# ND GAME AND FISH



## dunkonu (Apr 27, 2004)

What are the ND Game and Fish good for?:******: I just got off the phone with my dad and he said that the game and fish just shot a huge big horn sheep (full curl) that was in our pasture for the last 5 years because they notice he was limping. You want to know what the problem was, he had a big toe nail. 
This all began approximatley 10 years ago when there was a group of sheep that moved into our area. The herd was growing rapidly until the NDGF (those smart people that they are) :******: decided they need to tag these sheep, well you can only imagine what happened, yes they spooked them out off the country. WHY CAN"T THEY LEAVE ANYTHING ALONE. They moved in on there own and were becoming established.

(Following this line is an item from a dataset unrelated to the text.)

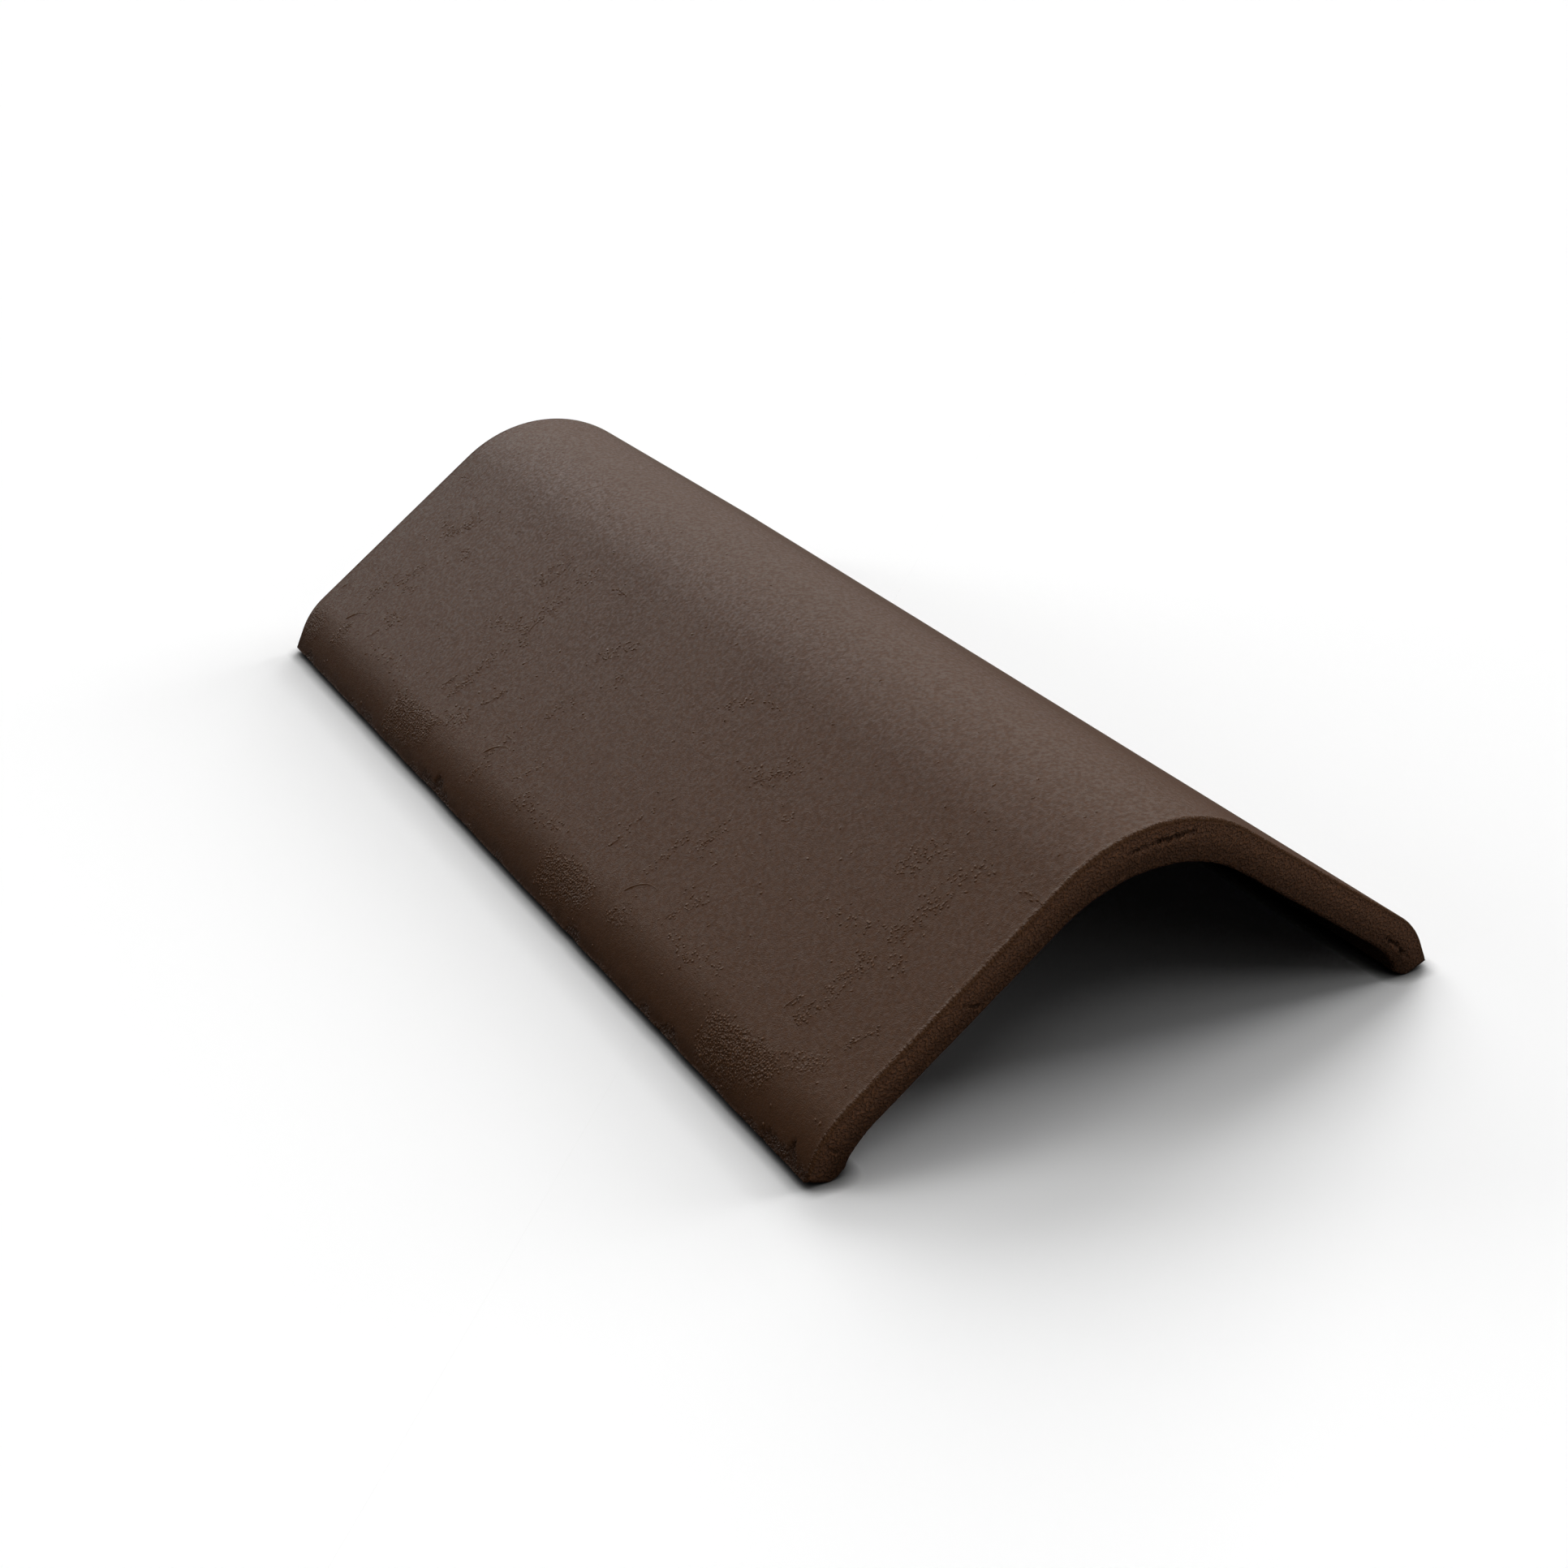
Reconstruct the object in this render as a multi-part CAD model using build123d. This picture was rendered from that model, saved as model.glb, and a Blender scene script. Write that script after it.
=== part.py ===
from build123d import *
import os
from math import cos, radians, sin, tan

# Concrete ridge tile: one moulded piece with the same section from end to end.
# Frame: X across the ridge, Y along it, Z up. The origin is on the ground, below the
# middle of the tile. Lengths are in millimetres and slopes in degrees below the horizontal.

# Sizes of the whole tile
tile_length = 420.0
tile_width = 230.0  # between the outer corners of the two feet
wall = 12.3

# Crown, the rounded top
crown_outer_radius = 55.7
crown_inner_radius = 55.5

# Flanks, the straight slopes on both sides of the crown
flank_slope = 36.1

# Knees, where a flank turns down into its foot
knee_outer_radius = 30.7
knee_inner_radius = 31.3

# Feet, the steep lower edges
foot_slope = 65.3
foot_run = 8.5  # straight outer stretch, from the knee to the outer corner
foot_cut_slope = 17.1  # the bottom slants down from the outer corner to the inner toe
toe_radius = 6.2  # inner toe, the lowest line of the tile


def crossing(first, first_slope, second, second_slope):
    """Point where a line falling at first_slope from first meets one falling at second_slope through second."""
    first_fall = tan(radians(first_slope))
    second_fall = tan(radians(second_slope))
    x = (second.Y - first.Y + second_fall * second.X - first_fall * first.X) / (second_fall - first_fall)
    return Vector(x, first.Y - first_fall * (x - first.X))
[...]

Then they all left except for this one ram. Each year we would haul our cows to the pasture he would round them up like they were his herd. It was the most awesome sight. We have pictures off him about ten yards from our pickup. As the cows would come up he would come with them. This was always fun to see. He was the only one left in the area. BUT THOSE IDIOTS CAN"T LEAVE THINGS ALONE. Well I am stopping this article for now becasue of what i feel like writing and I respect the rules of this site. But you can look forward to seeing some nice articles in the papers. PISS ON NDGF


----------



## DeltaBoy (Mar 4, 2004)

Did you contact them about your issues? It might help to have a voice with this issue, good luck. Sorry to hear about this...


----------



## Remmi_&amp;_I (Dec 2, 2003)

:******: :******: :******: :******: :******: :******: :******: :******: :******: :******: :******: :******: :******: :******:


----------



## drjongy (Oct 13, 2003)

I would contact them right away and let them know your concerns. There may have been a reason you don't know about. Just like any government agency, they sure do some stupid things sometimes, but overall they have a very tough job and do it quite well for the most part, I believe.


----------



## dunkonu (Apr 27, 2004)

Well, it just happened to be my dad was driving up that way to deer hunt and happened to see them in the pasture. So he was able to catch them first hand and see exactly what happened. he seen the ram in the pickup so they have no excuse for this BS. :******: Well, I hope that I don't get a limp when I get older.


----------



## stevepike (Sep 14, 2002)

Dunkonu,

Do you raise any sheep? Or anyone else nearby?


----------



## GooseBuster3 (Mar 1, 2002)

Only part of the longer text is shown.